Last night I spent time researching articles on the Web critical of using the labyrinth in spiritual formation.  Most of the arguments reminded me of those that were critical of contemporary Christian Music 30 years ago.  I cannot remember how many times I was told that anything with a drum beat was “of the devil”.  My answer to those critics is the same I would offer to the critics of the labyrinth: Music is morally neutral.  It functions within God’s natural physical laws.  We must give the music its meaning.

Labyrinths are patterns.  They are morally neutral.  It is we who give their usage meaning.

As I read most of the critics, their main target was Dr. Lauren Artress of Grace Cathedral in San Francisco.  She is the author of “Walking the Sacred Path” which is a book about using the labyrinth as a spiritual tool.  I have read her book and have found it to be one of those books which must be read with an understanding that the author has attached some personal perspectives which other Christians could disagree with along with the Christian focus they offer.

I do believe the labyrinth can be a positive tool in spiritual formation.

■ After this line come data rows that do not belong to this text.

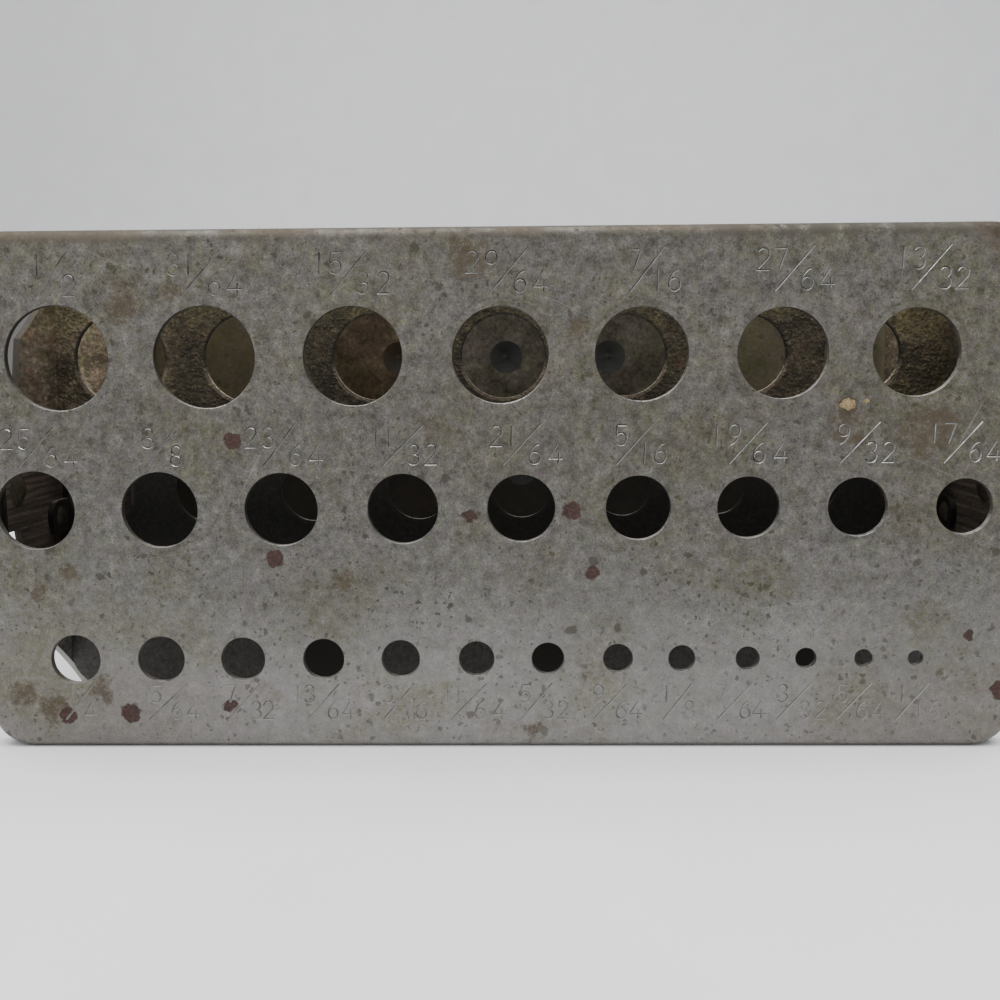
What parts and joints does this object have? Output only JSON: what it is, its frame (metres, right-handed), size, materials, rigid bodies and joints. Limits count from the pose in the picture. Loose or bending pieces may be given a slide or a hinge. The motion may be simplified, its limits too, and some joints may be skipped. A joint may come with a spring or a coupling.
{
  "type": "drill bit index",
  "caption": "Sheet steel drill index: a drawn cover with rows of graded holes above a pierced guide plate, held by flared end plates on a flat base and riveted together.",
  "frame": {"origin": "middle of the whole stand's underside, with the stand laid on one long side as pictured", "axes": "+X along the cover to the right, +Y from the pierced face back to the base, +Z up across the rows; in use the stand is turned so that -Y is up"},
  "size_m": [0.1414, 0.0572, 0.0698],
  "materials": {
    "cover_steel": "aged grey sheet steel with rust spots",
    "inner_steel": "dark dusty sheet steel",
    "base_steel": "dark dusty sheet steel",
    "rivet_steel": "dull steel"
  },
  "bodies": {
    "root": {"top_cover": "cover_steel", "guide_plate": "inner_steel", "left_end_plate": "inner_steel", "right_end_plate": "inner_steel", "base_plate": "base_steel", "cover_rivets": "rivet_steel", "guide_rivets": "rivet_steel", "base_rivets": "rivet_steel"}
  },
  "joints": []
}
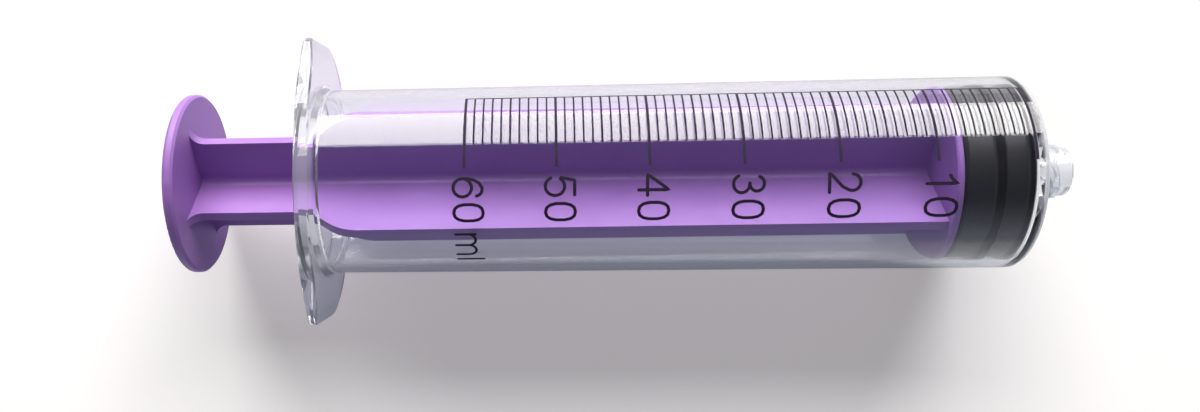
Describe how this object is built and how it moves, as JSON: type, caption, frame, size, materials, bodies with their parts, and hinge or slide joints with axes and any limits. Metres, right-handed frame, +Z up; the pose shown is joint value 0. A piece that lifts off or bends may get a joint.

I do have the credentials to evaluate it from a position which holds a high view of Scripture and an evangelical motivation and desire.

The labyrinth can be used as a means of discerning God’s will for a person.  It can be a tool used for self-introspection.  It can be a means of making communion more meaningful.  It can be used as a time of intercession and thanksgiving.  It offers opportunity for worship in unique ways.

Sadly, as in the time of Jesus, there will always be those critics who view anything that outside of their comfort zone as “of the devil” and feel compelled to try and scare others into embracing their paranoia.  I feel sorry for them and the opportunities they miss.